* BEGIN Supplied material *

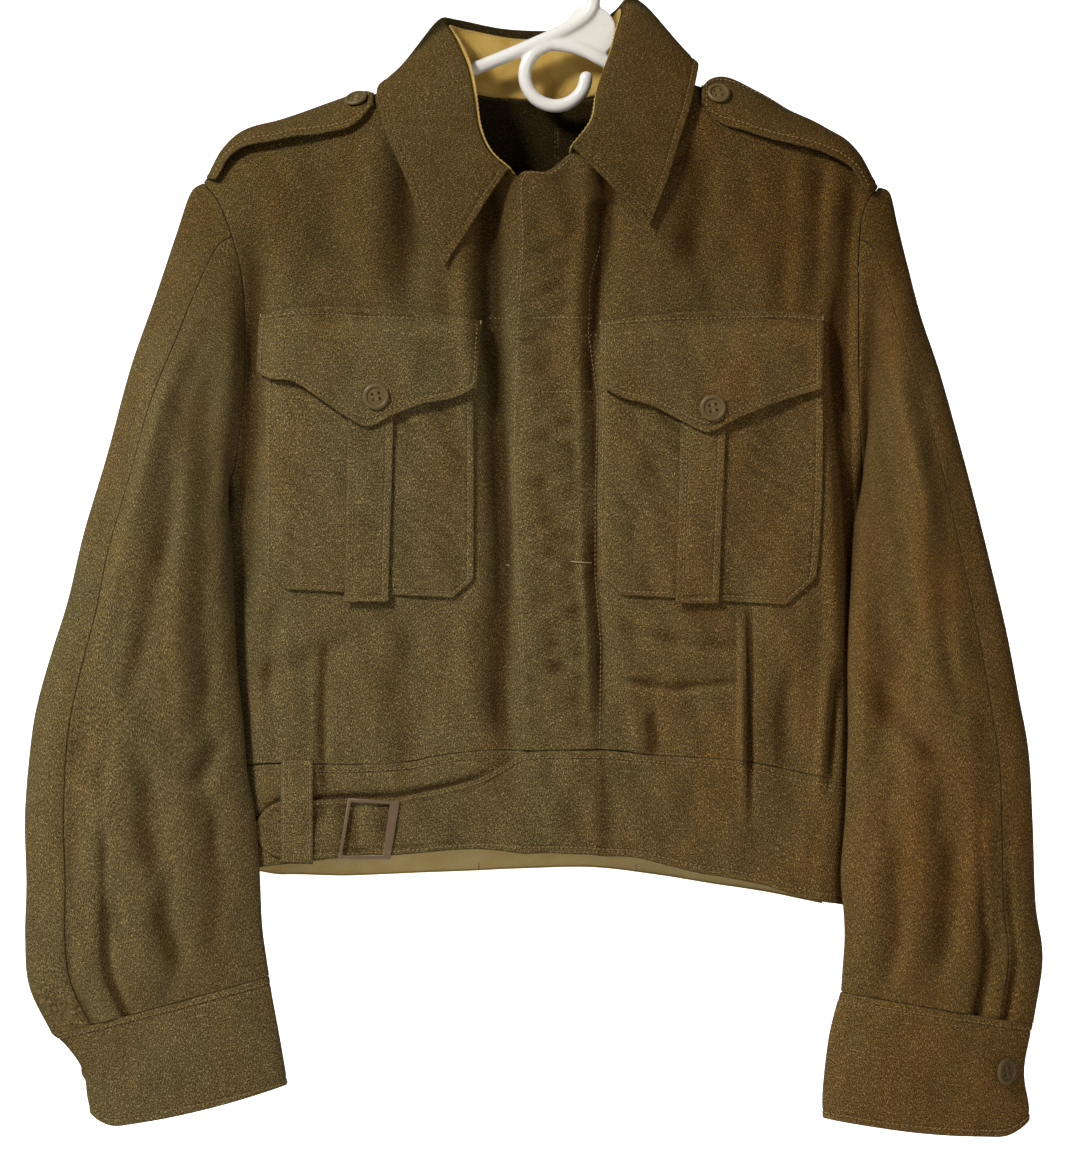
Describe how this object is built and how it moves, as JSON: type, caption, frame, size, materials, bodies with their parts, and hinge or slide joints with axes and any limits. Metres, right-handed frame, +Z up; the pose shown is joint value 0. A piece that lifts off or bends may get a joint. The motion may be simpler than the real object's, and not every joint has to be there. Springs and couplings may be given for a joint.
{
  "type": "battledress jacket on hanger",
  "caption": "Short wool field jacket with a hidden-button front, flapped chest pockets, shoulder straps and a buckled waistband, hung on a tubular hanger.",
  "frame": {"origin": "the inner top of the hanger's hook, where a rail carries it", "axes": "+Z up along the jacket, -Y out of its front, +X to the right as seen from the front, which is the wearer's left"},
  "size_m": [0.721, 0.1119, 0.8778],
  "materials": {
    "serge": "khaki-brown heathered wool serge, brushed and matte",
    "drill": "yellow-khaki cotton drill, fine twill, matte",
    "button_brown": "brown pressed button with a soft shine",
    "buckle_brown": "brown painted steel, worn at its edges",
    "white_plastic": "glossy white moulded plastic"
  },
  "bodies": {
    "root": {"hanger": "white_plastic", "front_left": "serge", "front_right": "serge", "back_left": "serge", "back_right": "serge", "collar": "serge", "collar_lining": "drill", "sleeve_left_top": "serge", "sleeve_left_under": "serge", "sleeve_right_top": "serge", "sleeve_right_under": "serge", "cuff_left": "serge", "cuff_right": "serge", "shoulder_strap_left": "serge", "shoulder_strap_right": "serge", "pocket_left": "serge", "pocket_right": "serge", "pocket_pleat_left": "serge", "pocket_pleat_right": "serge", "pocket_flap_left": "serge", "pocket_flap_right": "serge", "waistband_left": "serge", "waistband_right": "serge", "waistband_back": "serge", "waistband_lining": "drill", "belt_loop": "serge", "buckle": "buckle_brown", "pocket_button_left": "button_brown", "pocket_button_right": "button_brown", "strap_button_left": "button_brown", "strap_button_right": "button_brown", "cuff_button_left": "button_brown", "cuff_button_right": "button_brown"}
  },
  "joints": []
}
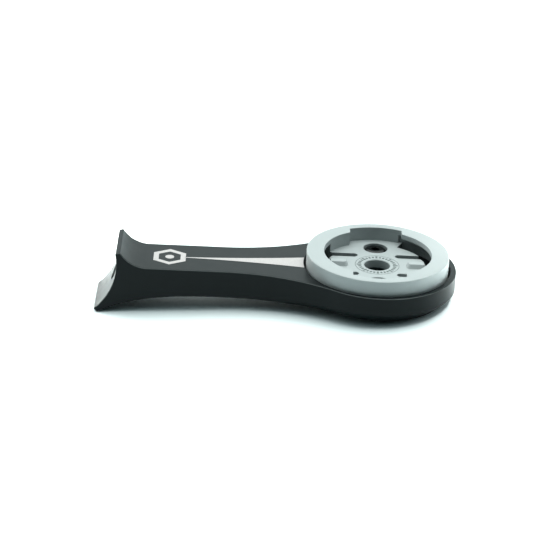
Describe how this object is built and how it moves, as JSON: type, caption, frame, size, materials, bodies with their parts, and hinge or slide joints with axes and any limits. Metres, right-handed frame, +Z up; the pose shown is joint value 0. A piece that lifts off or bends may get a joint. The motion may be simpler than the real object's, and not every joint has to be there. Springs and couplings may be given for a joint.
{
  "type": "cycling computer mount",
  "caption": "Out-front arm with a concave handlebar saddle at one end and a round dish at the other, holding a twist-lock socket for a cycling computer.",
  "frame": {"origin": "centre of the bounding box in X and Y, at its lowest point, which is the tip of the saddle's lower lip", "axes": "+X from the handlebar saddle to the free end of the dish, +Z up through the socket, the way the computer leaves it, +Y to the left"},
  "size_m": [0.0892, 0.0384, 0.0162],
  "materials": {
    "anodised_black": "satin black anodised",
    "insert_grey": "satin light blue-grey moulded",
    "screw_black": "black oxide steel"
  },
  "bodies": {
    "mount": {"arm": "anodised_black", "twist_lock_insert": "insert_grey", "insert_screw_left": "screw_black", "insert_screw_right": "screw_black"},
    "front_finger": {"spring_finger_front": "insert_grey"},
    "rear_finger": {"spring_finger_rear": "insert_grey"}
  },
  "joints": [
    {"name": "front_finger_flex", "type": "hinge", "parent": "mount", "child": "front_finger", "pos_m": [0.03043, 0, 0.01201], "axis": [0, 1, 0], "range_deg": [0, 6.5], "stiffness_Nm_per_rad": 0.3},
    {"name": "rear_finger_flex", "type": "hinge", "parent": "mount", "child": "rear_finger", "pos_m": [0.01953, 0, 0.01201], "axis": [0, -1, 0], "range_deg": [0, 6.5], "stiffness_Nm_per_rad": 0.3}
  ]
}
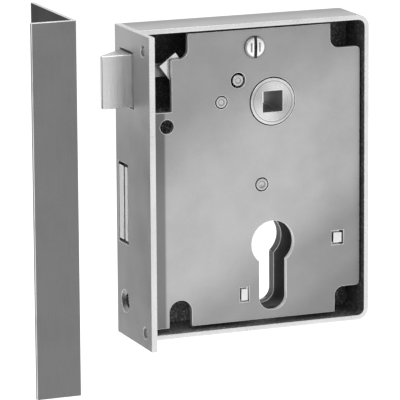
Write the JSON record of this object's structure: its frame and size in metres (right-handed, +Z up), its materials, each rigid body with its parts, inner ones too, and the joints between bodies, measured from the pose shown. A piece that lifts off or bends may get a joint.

* END Supplied material *

### Written task
Return each line in the records that holds the string "caption".

### Result for this task
Describe how this object is built and how it moves, as JSON: type, caption, frame, size, materials, bodies with their parts, and hinge or slide joints with axes and any limits. Metres, right-handed frame, +Z up; the pose shown is joint value 0. A piece that lifts off or bends may get a joint. The motion may be simpler than the real object's, and not every joint has to be there. Springs and couplings may be given for a joint.
  "caption": "Short wool field jacket with a hidden-button front, flapped chest pockets, shoulder straps and a buckled waistband, hung on a tubular hanger.",
Describe how this object is built and how it moves, as JSON: type, caption, frame, size, materials, bodies with their parts, and hinge or slide joints with axes and any limits. Metres, right-handed frame, +Z up; the pose shown is joint value 0. A piece that lifts off or bends may get a joint. The motion may be simpler than the real object's, and not every joint has to be there. Springs and couplings may be given for a joint.
  "caption": "Out-front arm with a concave handlebar saddle at one end and a round dish at the other, holding a twist-lock socket for a cycling computer.",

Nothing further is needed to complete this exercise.